Pour faire un nombre de quarante
Ne falloit il pas un zéro?"

His unpopularity was, however, chiefly confined to the subjects of his sarcastic portraiture and to the hack writers of the time, of whom he was wont to speak with a disdain only surpassed by that of Alexander Pope. His description of the Mercure galant as "immédiatement au dessous de rien" (immediately below nothing) is the best-remembered specimen of these unwise attacks; and would, of itself, account for the enmity of the editors, Fontenelle and the younger Corneille.

La Bruyère's discourse of admission at the academy, one of the best of its kind, was, like his admission itself, severely criticized, especially by the partisans of the "Moderns" in the "Ancient and Modern" quarrel.

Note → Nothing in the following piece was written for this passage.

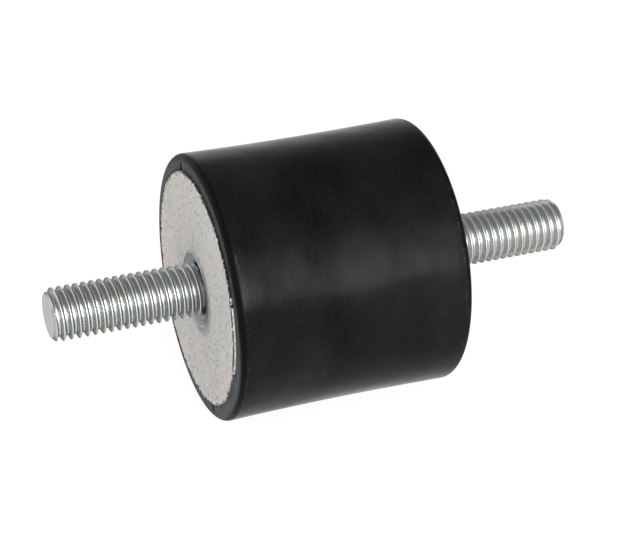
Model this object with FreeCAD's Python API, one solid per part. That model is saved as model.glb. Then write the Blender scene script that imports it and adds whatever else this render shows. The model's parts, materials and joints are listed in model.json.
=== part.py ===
import FreeCAD, Part
import math
import os

from FreeCAD import Vector

# Bobbin vibration mount, 50 x 45 mm, with an M10 stud on each end. A rubber cylinder is moulded round
# two steel plates, and each plate carries a stud whose head lies inside the rubber.
#
# Frame, in millimetres: the origin is the middle of the rubber body, +X runs along the common axis
# towards the right stud, and +Z is up with the mount lying on its side.

# Rubber body
mount_height = 45.0
body_diameter = 50.0
waist_depth = 0.31
rim_round = 1.2

# End plates: the rubber lip is the ring of rubber that wraps the plate's edge, and the plate stands
# proud of that ring by its own broken edge
rubber_lip = 2.85
plate_thickness = 2.5
plate_edge_break = 0.3

# Studs: a metric coarse thread, drawn as a plain shank at its outer diameter
stud_diameter = 10.0
stud_length = 28.0
thread_pitch = 1.5

# Stud shoulder: it fills the plate's hole, and its end is swaged into a dished ring with a low lip.
# A neck as thin as the thread's root joins the dish to the threaded shank
dish_depth = 0.5
neck_length = 1.1
dish_floor = 0.3
dish_flank = 1.65
lip_flank = 0.3
lip_height = 0.25

# Stud head, moulded into the rubber behind the plate
head_overlap = 3.25
head_thickness = 3.0
head_edge_break = 0.6

# A metric thread is this share of its pitch deep, measured along the radius
THREAD_DEPTH_PER_PITCH = 0.6134

# The point half way round a quarter circle is this share of its radius from each of its two sides
QUARTER_MIDDLE = 1 - math.sqrt(0.5)

axis_origin = Vector(0, 0, 0)
axis_direction = Vector(1, 0, 0)

body_radius = body_diameter / 2
plate_face = mount_height / 2
plate_back = plate_face - plate_thickness
rubber_face = plate_face - plate_edge_break
head_back = plate_back - head_thickness
plate_radius = body_radius - rubber_lip
stud_radius = stud_diameter / 2
thread_depth = THREAD_DEPTH_PER_PITCH * thread_pitch
neck_radius = stud_radius - thread_depth
dish_radius = stud_radius + dish_floor
lip_radius = dish_radius + dish_flank
shoulder_radius = lip_radius + lip_flank
head_radius = shoulder_radius + head_overlap


def point(along, radius):
    """A point of a half-section: a place along the axis and a distance from it."""
    return Vector(along, radius, 0)


def line(start, end):
    return Part.LineSegment(point(*start), point(*end)).toShape()


def turned(edges):
    """Solid of revolution about the axis, from the edges of a closed half-section."""
    section = Part.Face(Part.Wire(edges))
    return section.revolve(axis_origin, axis_direction, 360)


def turned_outline(corners):
    """Solid of revolution from a half-section with straight sides."""
    closed = corners + corners[:1]
    return turned([line(start, end) for start, end in zip(closed, closed[1:])])


def right_plate():
    """Punched steel disc with its outer edge broken, and a hole for the stud's shoulder."""
    return turned_outline([
        (plate_back, shoulder_radius),
        (plate_face, shoulder_radius),
        (plate_face, plate_radius - plate_edge_break),
        (rubber_face, plate_radius),
        (plate_back, plate_radius),
    ])


def right_stud():
    """Headed stud: head, shoulder through the plate, dished swaged ring, neck, shank and tip."""
    dish_place = plate_face - dish_depth
    shank_place = dish_place + neck_length
    tip_place = plate_face + stud_length
    return turned_outline([
        (head_back, 0),
        (head_back, head_radius - head_edge_break),
        (head_back + head_edge_break, head_radius),
        (plate_back, head_radius),
        (plate_back, shoulder_radius),
        (plate_face, shoulder_radius),
        (plate_face + lip_height, lip_radius),
        (dish_place, dish_radius),
        (dish_place, neck_radius),
        (shank_place, neck_radius),
        (shank_place, stud_radius),
        (tip_place - thread_depth, stud_radius),
        (tip_place, neck_radius),
        (tip_place, 0),
    ])


def rim(side):
    """Quarter circle that rounds the rubber's edge on the side given, -1 for left and 1 for right."""
    middle = QUARTER_MIDDLE * rim_round
    return Part.Arc(
        point(side * (rubber_face - rim_round), body_radius),
        point(side * (rubber_face - middle), body_radius - middle),
        point(side * rubber_face, body_radius - rim_round),
    ).toShape()


def waisted_side():
    """Shallow curve between the rims, which dips by the waist's depth in the middle."""
    side_end = rubber_face - rim_round
    curve = Part.BezierCurve()
    curve.setPoles([
        point(-side_end, body_radius),
        point(0, body_radius - 2 * waist_depth),
        point(side_end, body_radius),
    ])
    return curve.toShape()


def rubber_body(studs):
    """The moulding: a waisted cylinder with rounded rims and a seat for each plate.

    It is bonded to the backs of the plates and fills the space round the stud heads.
    """
    ring_radius = body_radius - rim_round
    blank = turned([
        line((-plate_back, 0), (-plate_back, plate_radius)),
        line((-plate_back, plate_radius), (-rubber_face, plate_radius)),
        line((-rubber_face, plate_radius), (-rubber_face, ring_radius)),
        rim(-1),
        waisted_side(),
        rim(1),
        line((rubber_face, ring_radius), (rubber_face, plate_radius)),
        line((rubber_face, plate_radius), (plate_back, plate_radius)),
        line((plate_back, plate_radius), (plate_back, 0)),
        line((plate_back, 0), (-plate_back, 0)),
    ])
    return blank.cut(studs)


def mirrored(solid):
    """The left end is the right end seen in a mirror across the middle of the body."""
    return solid.mirror(axis_origin, axis_direction)


plate = right_plate()
stud = right_stud()
nodes = {
    "rubber_body": rubber_body([stud, mirrored(stud)]),
    "left_plate": mirrored(plate),
    "right_plate": plate,
    "left_stud": mirrored(stud),
    "right_stud": stud,
}

os.makedirs("parts", exist_ok=True)
for name, shape in nodes.items():
    solid = shape.Solids[0]
    solid.exportStep("parts/" + name + ".step")
    box = solid.BoundBox
    print(name, "valid", solid.isValid(), "solids", len(shape.Solids), "volume", round(solid.Volume, 1))
    print("  x from", round(box.XMin, 3), "to", round(box.XMax, 3), "across", round(box.ZLength, 3))
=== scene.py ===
import json
import math

import bmesh
import bpy
from mathutils import Matrix, Vector, noise


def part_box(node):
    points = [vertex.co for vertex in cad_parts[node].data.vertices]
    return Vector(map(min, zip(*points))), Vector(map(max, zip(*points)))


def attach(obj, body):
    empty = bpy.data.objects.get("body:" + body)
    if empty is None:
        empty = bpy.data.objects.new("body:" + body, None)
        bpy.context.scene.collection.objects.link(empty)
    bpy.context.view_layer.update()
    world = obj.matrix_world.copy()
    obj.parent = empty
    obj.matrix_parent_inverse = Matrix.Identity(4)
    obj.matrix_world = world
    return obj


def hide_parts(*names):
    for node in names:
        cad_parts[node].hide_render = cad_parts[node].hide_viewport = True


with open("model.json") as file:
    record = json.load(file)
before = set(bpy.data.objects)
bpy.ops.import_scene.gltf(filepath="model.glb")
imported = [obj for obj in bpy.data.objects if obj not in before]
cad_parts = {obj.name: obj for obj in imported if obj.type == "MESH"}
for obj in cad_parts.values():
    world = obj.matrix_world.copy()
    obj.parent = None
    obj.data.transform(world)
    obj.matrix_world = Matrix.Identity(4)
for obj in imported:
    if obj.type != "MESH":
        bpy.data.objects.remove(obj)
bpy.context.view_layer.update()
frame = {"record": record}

# End plates
# Two punched steel discs, blasted so that the rubber bonds to them and left a pale, grainy grey.
# The rubber wraps their edges, and each has a hole that its stud is swaged into.

MM = 0.001
plate_inner, plate_outer = (corner.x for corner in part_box("right_plate"))
plate_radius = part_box("right_plate")[1].z
plate_hole_radius = 7.25 * MM
plate_edge_round = 0.28 * MM
plate_steps = 256
plate_crease = math.radians(40)

worn_width = 4.0 * MM
frost_width = 1.8 * MM
frost_full_width = 0.6 * MM
# Grime and painted shade on the plate beside the swaged ring
grime_and_shade_centre = (0, -0.9 * MM, -0.5 * MM)
grime_and_shade_outer_radius = plate_hole_radius + 0.4 * MM
grime_and_shade_full_radius = plate_hole_radius - 1.0 * MM
edge_dark_start = plate_radius - 0.05 * MM
edge_dark_full = plate_radius + 0.1 * MM
gap_turn = math.radians(273)
gap_span = (0.935, 0.965)
gap_dark_line = [plate_radius - width * MM for width in (1.15, 1.0, 0.25, 0.12)]
grain_depth = 0.05 * MM

PLATE_GREY = (0.515, 0.498, 0.458, 1)
PLATE_PINK = (0.59, 0.47, 0.45, 1)
PLATE_BLUE = (0.42, 0.445, 0.45, 1)
PLATE_PALE = (0.80, 0.785, 0.74, 1)
PLATE_SPECK = (0.17, 0.16, 0.15, 1)
PLATE_GRIME_AND_SHADE = (0.20, 0.20, 0.205, 1)
PLATE_EDGE_DARK = (0.012, 0.012, 0.012, 1)


class Signal:
    """An output socket of a node. Arithmetic on it adds Math nodes."""

    def __init__(self, finish, socket):
        self.finish = finish
        self.socket = socket

    def __add__(self, other):
        return self.finish.maths("ADD", self, other)

    def __radd__(self, other):
        return self.finish.maths("ADD", other, self)

    def __sub__(self, other):
        return self.finish.maths("SUBTRACT", self, other)

    def __rsub__(self, other):
        return self.finish.maths("SUBTRACT", other, self)

    def __mul__(self, other):
        return self.finish.maths("MULTIPLY", self, other)

    def __rmul__(self, other):
        return self.finish.maths("MULTIPLY", other, self)

    def __truediv__(self, other):
        return self.finish.maths("DIVIDE", self, other)

    def __rtruediv__(self, other):
        return self.finish.maths("DIVIDE", other, self)

    def __abs__(self):
        return self.finish.maths("ABSOLUTE", self)

    def either(self, other):
        """The higher of the two."""
        return self.finish.maths("MAXIMUM", self, other)

    def beside(self, name):
        """Another output of the same node."""
        return Signal(self.finish, self.socket.node.outputs[name])

    def ramp(self, low, high):
        """0 at low, 1 at high, and straight between. Low may be above high, and then it falls."""
        return self.finish.add("MapRange", {"clamp": True}, {0: self, 1: low, 2: high})

    def band(self, start, full, fading, end):
        """1 from full to fading, and 0 before start and after end."""
        return self.ramp(start, full) * self.ramp(end, fading)

    def mixed(self, number, other):
        """The number where this is 0, and the other number where it is 1."""
        return number + (other - number) * self

    def tint(self, colour, other):
        """The colour where this is 0, and the other colour where it is 1."""
        return self.finish.add("Mix", {"data_type": "RGBA"}, {0: self, 6: colour, 7: other}, 2)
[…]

La Bruyère died very suddenly, and not long after his admission to the academy. He is said to have been struck dumb in a gathering of his friends, and, being carried home to the Hôtel de Condé, to have expired of apoplexy a day or two afterward. It is not surprising that, considering contemporary panic about poisoning, the bitter personal enmities that he had excited, and the peculiar circumstances of his death, suspicions of foul play should have been entertained, but there was apparently no foundation for them.

The Caractères, a translation of Theophrastus, and a few letters mostly addressed to the prince de Condé, complete the list of his literary work, with the addition of one curious, and much-disputed, posthumous treatise.

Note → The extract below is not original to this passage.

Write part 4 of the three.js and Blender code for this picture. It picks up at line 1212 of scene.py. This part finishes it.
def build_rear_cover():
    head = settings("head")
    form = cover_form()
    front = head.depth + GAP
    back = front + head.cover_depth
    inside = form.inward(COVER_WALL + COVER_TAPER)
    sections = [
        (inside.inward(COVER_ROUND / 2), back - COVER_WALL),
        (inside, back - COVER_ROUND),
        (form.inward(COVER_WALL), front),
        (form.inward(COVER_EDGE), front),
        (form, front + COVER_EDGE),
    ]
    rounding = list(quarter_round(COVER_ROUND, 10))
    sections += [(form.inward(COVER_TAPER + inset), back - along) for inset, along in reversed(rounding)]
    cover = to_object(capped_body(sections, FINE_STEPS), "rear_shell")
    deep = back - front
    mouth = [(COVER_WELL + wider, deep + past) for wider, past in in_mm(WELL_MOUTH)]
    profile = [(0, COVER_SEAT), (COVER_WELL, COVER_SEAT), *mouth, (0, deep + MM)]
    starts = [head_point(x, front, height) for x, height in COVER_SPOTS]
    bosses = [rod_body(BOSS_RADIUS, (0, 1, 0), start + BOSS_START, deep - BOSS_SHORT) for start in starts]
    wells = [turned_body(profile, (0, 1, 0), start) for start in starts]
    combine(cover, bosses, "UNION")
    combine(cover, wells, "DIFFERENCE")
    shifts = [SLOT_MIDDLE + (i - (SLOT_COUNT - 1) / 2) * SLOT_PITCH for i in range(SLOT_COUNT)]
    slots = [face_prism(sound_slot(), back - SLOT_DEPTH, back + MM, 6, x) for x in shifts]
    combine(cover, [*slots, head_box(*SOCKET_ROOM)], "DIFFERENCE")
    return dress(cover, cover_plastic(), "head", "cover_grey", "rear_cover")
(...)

Two years after his death, a certain Dialogues sur le Quiétisme appeared, alleged to have been found among his papers, incomplete, and to have been completed by its editor. As these dialogues are far inferior in literary merit to La Bruyère's other works, their genuineness has been denied. A straightforward and circumstantial account of their appearance was given by the editor, the Abbé du Pin, however. He was a man of acknowledged probity and he knew of the intimacy of La Bruyère with Bossuet, whose views in his contest with Fénelon these dialogues are designed to further, at so short a time after the alleged author's death, and without a single protest on the part of his friends and representatives, all of which seems to have been decisive in the acceptance of authorship.

==The Caractères==

Although it is permissible to doubt whether the value of the Caractères has not been somewhat exaggerated by traditional French criticism, they deserve a high place.

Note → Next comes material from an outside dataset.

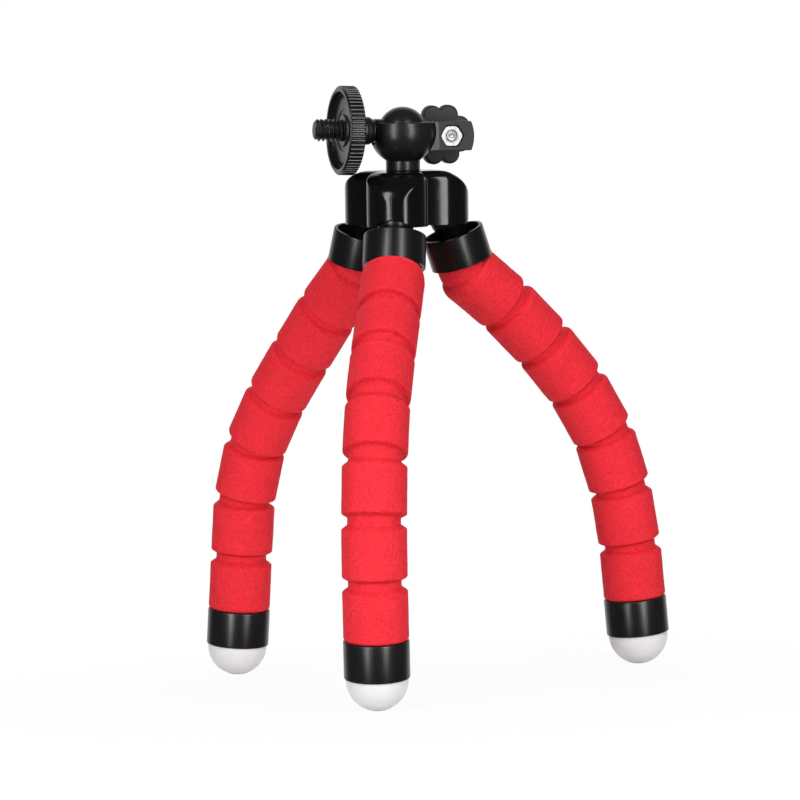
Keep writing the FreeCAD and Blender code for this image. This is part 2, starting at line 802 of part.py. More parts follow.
# Set the model down on its feet, then move it so that the origin is under its middle.
stand = standing_frame(leg_frame_lists)
extent = FreeCAD.BoundBox()
for node, item in pieces.items():
    item.Placement = stand * frames[node]
document.recompute()
for item in pieces.values():
    extent.add(item.Shape.optimalBoundingBox(False, False))
centring = Placement(Vector(-extent.Center.x, -extent.Center.y, 0), Rotation())
stand = centring * stand
for node, item in pieces.items():
    item.Placement = stand * frames[node]
document.recompute()

for item in document.Objects:
    if "Invalid" in item.State or "Error" in item.State:
        raise ValueError("failed: " + item.Label)
os.makedirs("parts", exist_ok=True)
for node, item in pieces.items():
    if item.Shape.isNull() or not item.Shape.isValid() or len(item.Shape.Solids) != 1:
        raise ValueError("bad shape: " + node)
for node, item in pieces.items():
    item.Shape.exportStep("parts/%s.step" % node)
print(len(pieces), "pieces, box", extent)
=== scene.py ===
"""Looks of the mini tripod: grooved foam legs, moulded black plastic, zinc and white rubber.

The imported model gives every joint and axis. The settings, the finishes and the sizes of the foam and
the stage are in metres. The sizes and outlines of the other pieces are in millimetres, in the
piece's own frame.
"""

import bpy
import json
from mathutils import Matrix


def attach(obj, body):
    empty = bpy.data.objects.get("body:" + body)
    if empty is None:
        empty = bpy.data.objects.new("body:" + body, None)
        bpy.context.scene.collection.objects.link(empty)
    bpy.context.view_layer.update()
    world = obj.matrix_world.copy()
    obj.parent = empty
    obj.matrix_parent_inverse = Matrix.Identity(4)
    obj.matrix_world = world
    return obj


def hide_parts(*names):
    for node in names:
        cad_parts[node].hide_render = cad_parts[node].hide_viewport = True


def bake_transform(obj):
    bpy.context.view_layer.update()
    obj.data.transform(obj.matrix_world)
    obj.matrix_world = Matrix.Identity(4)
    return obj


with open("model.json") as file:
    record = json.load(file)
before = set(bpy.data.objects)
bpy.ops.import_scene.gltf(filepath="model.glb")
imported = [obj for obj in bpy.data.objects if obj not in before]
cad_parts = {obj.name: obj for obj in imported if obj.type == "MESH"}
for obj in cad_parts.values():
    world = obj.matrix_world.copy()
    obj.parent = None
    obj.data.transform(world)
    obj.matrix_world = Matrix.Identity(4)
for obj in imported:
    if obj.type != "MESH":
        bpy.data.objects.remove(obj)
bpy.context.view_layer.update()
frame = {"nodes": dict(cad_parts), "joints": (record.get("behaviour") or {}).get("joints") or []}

import json
import math

import bmesh
import bpy
import numpy as np
from bpy.props import FloatProperty, FloatVectorProperty, IntProperty, PointerProperty
from mathutils import Matrix, Vector, noise

bl_info = {
    "name": "Mini Tripod Looks",
    "version": (1, 0, 0),
    "blender": (4, 5, 0),
    "location": "3D View > Sidebar > Tripod",
    "description": "Builds the visible pieces and finishes of a mini tripod round its packed model",
    "category": "Object",
}

MM = 0.001
LEGS = ("front_leg", "right_leg", "left_leg")
LINKS = 7
BALL_RISE = 26.5
HEAD_TURN = math.radians(17.5)
FRONT_LOBE = math.radians(260.0)
KNOB_TURN = math.radians(21.0)
JOINTS = {joint["name"]: joint for joint in frame["joints"]}
ROOT = "tripod_hub"


# ---------------- settings

def length(name, description, default, precision=5):
    """A setting that is a length in metres."""
    return FloatProperty(name=name, description=description, default=default, unit="LENGTH",
                         precision=precision)


def tint(name, description, *default):
    """A setting that is a colour; one number stands for a grey."""
    return FloatVectorProperty(name=name, description="Colour of " + description, subtype="COLOR",
                               default=default * 3 if len(default) == 1 else default, min=0, max=1)


class TripodFoam(bpy.types.PropertyGroup):
    """Sizes of the foam sleeves."""
    radius: length("Radius", "Outer radius of the foam", 0.0090)
    groove_radius: length("Groove radius", "Radius at the bottom of a groove", 0.00735)
    groove_half: length("Half groove", "Half the width of a groove at the top", 0.0024)
    bore: length("Bore", "Radius of the hole for the chain", 0.00512)
    pitch: length("Pitch", "Distance from groove to groove", 0.0171)
    waviness: length("Waviness", "How uneven the skin of the foam is", 0.00007, 6)


class TripodHead(bpy.types.PropertyGroup):
    """Sizes of the ball head and its lock wheel."""
    thread_pitch: length("Thread pitch", "Pitch of the camera screw", 0.00127, 6)
    screw_radius: length("Screw radius", "Outer radius of the camera screw", 0.003175, 6)
    wheel_radius: length("Wheel radius", "Outer radius over the ribs", 0.01265)
    wheel_ribs: IntProperty(name="Wheel ribs", description="Number of ribs round the wheel",
                            default=60, min=12, max=120)
    rib_radius: length("Rib radius", "Radius of one rounded rib", 0.00043)
    voxel: length("Skin step", "Step of the skin laid over the ball cup", 0.00019, 6)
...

The plan of the book is thoroughly original, if that term may be accorded to a novel, and skillful combination of elements exists in it. The treatise of Theophrastus may have furnished the concept, but it gave little more. With the ethical generalizations and social Dutch paintings accompanying his original, La Bruyère combined the peculiarities of the Montaigne Essais, of the Pensées, and Maximes of which Pascal and La Rochefoucauld are the masters respectively, and lastly of that peculiar seventeenth-century product, the "portrait" or elaborate literary picture of the personal and mental characteristics of an individual. The result was quite unlike anything that had been seen previously, and, it has not been exactly reproduced since, although the essay of Addison and Steele resembles it very closely, especially in the introduction of fancy portraits.

La Bruyère's privileged position at Chantilly provided him with a unique vantage point from which he could witness the hypocrisy and corruption of the court of Louis XIV. As a Christian moralist, he aimed at reforming people's manners and ways by publishing records of his observations of aristocratic foibles and follies, which earned him many enemies at the court.

In the titles of his work, and in its extreme desultoriness, La Bruyère reminds the reader of Montaigne, but he aimed too much at sententiousness to attempt even the apparent continuity of the great essayist. The short paragraphs of which his chapters consist are made up of maxims proper, of criticisms literary and ethical, and above all, of the celebrated sketches of individuals baptized with names taken from the plays and romances of the time.

These last are the feature of the work which gave it its immediate popularity. They are considered to be piquant, extraordinarily lifelike, and to have conferred pleasure or exquisite pain to the apparent subjects.